Point to the Hidden: Exposing Speech Audio Splicing via Signal Pointer Nets
Denise Moussa, Germans Hirsch, Sebastian Wankerl, Christian Riess
TL;DR
This paper tackles the problem of locating splice points in speech audio under unconstrained conditions by reframing localisation as a pointer task. It introduces SigPointer, a Transformer-based pointer network that operates on continuous input signals $\mathbf{S}$ and points to splice positions using a memory $\mathbf{H}$ and per-step vectors $\mathbf{z}_{t^{*}}$, producing index distributions $\hat{\mathbf{p}}_t$ and final positions $\hat{y}_t$. The model is trained with a cosine-distance loss $d_c$ and a three-stage curriculum on data generated from anechoic sources with post-processing, achieving robust performance even under compression and noise.
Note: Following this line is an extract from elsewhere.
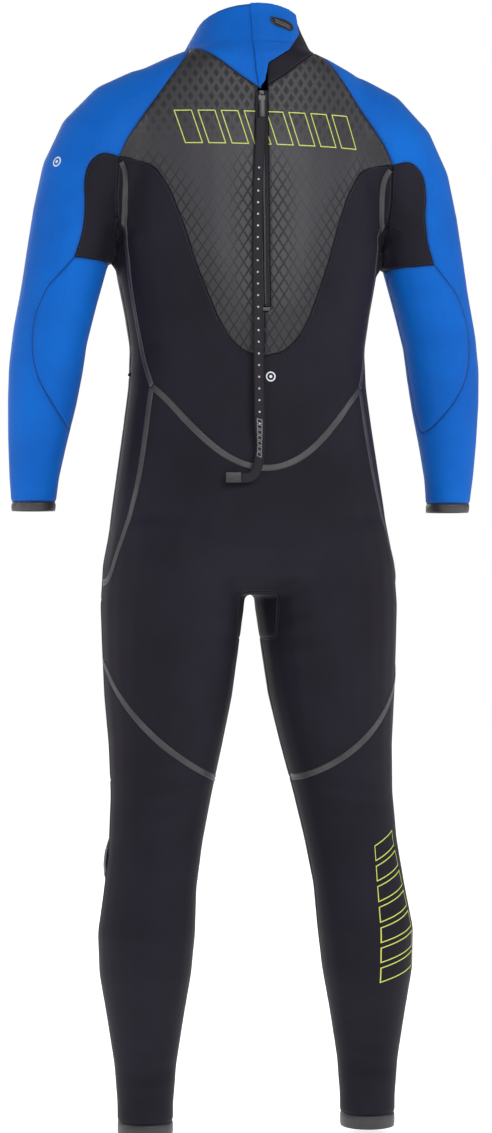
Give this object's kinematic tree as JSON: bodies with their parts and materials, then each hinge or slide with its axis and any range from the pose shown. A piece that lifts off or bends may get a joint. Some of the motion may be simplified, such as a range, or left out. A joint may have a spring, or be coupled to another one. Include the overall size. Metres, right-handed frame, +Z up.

Empirical results show SigPointer, especially in its optimized form SigPointer*, outperforms several baselines across exact and coarse localisation tasks, with improvements of roughly $6$ to $10$ percentage points in key metrics on challenging datasets, and maintains strong performance under out-of-distribution processing chains. The work demonstrates that pointer mechanisms can effectively localise audio splices in continuous signals with relatively small models, offering a practical tool for forensic analysis and digital integrity verification.
Abstract
Verifying the integrity of voice recording evidence for criminal investigations is an integral part of an audio forensic analyst's work. Here, one focus is on detecting deletion or insertion operations, so called audio splicing. While this is a rather easy approach to alter spoken statements, careful editing can yield quite convincing results. For difficult cases or big amounts of data, automated tools can support in detecting potential editing locations. To this end, several analytical and deep learning methods have been proposed by now. Still, few address unconstrained splicing scenarios as expected in practice. With SigPointer, we propose a pointer network framework for continuous input that uncovers splice locations naturally and more efficiently than existing works. Extensive experiments on forensically challenging data like strongly compressed and noisy signals quantify the benefit of the pointer mechanism with performance increases between about 6 to 10 percentage points.